Excerpt from a dataset

^^^^

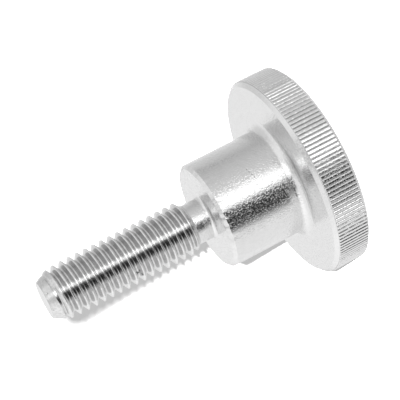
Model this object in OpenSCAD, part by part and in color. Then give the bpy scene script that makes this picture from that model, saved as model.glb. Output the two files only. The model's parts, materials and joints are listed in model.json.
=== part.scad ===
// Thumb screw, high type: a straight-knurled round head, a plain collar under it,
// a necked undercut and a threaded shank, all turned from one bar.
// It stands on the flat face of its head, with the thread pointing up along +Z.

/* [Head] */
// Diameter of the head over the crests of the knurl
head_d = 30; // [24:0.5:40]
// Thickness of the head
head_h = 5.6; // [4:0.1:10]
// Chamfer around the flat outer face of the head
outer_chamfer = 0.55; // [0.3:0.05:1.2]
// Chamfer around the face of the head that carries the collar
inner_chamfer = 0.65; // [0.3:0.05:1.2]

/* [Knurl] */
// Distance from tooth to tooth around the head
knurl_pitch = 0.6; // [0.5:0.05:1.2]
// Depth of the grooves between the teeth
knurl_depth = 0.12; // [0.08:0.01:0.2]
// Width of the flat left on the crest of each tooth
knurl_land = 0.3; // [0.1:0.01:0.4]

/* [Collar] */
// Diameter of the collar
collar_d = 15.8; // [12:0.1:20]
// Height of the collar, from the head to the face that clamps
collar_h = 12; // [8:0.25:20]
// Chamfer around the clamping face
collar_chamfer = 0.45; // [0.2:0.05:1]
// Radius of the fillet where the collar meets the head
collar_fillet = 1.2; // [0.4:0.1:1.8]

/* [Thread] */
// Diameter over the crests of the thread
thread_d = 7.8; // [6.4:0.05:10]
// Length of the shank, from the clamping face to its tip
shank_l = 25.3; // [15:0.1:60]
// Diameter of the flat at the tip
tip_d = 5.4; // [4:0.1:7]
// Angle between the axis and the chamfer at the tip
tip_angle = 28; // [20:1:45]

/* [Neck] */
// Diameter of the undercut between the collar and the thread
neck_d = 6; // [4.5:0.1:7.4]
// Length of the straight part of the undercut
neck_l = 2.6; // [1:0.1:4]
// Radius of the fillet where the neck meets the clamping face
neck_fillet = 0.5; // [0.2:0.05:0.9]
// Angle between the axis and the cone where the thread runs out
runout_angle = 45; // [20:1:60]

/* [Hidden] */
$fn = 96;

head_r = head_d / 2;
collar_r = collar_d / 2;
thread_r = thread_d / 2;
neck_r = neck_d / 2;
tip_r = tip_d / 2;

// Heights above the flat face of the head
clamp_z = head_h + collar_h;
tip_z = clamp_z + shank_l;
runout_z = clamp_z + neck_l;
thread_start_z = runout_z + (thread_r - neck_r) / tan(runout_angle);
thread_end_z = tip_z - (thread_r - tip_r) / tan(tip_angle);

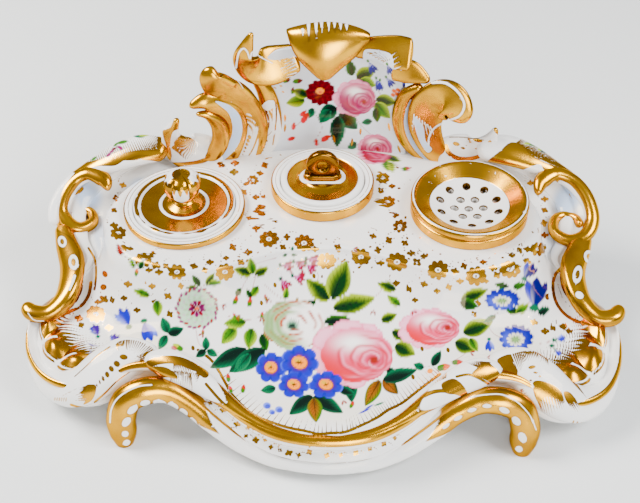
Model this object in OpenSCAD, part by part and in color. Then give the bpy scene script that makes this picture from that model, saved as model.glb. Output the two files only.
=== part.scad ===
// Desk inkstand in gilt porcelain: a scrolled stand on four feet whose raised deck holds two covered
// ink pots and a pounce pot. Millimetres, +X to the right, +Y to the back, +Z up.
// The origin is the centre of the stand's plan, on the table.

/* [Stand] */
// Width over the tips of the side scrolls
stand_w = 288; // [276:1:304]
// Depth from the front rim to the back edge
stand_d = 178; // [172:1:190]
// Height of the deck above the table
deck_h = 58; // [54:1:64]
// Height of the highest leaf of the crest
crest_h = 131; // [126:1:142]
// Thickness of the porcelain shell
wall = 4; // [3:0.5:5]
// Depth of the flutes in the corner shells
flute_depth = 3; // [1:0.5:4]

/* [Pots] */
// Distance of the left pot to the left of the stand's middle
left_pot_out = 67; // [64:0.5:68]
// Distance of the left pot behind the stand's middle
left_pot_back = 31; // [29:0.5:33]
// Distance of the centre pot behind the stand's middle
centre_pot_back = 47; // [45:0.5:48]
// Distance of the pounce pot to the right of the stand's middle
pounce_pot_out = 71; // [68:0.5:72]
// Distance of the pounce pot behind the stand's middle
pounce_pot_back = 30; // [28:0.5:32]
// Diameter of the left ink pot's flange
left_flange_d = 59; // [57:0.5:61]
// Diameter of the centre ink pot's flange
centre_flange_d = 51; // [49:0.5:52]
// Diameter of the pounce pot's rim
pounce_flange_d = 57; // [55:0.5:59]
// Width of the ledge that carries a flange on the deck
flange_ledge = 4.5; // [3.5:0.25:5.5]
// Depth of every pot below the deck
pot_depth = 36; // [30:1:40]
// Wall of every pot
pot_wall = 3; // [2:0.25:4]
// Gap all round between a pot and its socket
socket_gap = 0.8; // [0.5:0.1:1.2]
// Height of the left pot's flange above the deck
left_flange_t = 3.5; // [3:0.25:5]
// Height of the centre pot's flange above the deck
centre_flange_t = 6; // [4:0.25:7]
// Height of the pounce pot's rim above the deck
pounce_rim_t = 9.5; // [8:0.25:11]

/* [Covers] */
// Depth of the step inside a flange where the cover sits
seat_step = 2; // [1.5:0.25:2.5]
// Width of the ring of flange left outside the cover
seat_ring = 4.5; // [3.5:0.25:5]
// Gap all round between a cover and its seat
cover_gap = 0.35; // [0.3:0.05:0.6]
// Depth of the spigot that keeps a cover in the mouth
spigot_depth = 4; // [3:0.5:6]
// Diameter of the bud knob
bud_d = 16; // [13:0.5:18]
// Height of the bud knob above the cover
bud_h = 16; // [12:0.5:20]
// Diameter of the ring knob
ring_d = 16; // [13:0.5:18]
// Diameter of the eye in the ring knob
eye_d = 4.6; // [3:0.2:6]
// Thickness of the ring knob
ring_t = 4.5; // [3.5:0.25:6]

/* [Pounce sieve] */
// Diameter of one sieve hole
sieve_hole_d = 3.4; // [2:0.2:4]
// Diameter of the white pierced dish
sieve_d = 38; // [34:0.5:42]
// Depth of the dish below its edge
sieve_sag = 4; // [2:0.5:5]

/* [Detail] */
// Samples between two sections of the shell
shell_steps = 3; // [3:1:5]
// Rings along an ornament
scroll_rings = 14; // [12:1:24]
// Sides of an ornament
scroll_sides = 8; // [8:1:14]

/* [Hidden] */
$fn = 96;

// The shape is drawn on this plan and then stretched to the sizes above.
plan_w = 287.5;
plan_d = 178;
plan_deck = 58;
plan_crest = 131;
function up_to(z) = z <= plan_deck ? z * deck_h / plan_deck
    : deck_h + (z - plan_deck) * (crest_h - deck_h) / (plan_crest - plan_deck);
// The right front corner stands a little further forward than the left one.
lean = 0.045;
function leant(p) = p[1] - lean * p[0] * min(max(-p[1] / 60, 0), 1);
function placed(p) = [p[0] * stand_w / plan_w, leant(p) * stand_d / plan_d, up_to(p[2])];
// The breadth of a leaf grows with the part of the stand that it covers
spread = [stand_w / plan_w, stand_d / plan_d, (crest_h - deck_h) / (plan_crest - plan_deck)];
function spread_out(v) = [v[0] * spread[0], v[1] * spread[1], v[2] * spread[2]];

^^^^

» **Task instructions**
Only the number is wanted: how many lines of the material contain the word "saved"?

» **Answer below**
2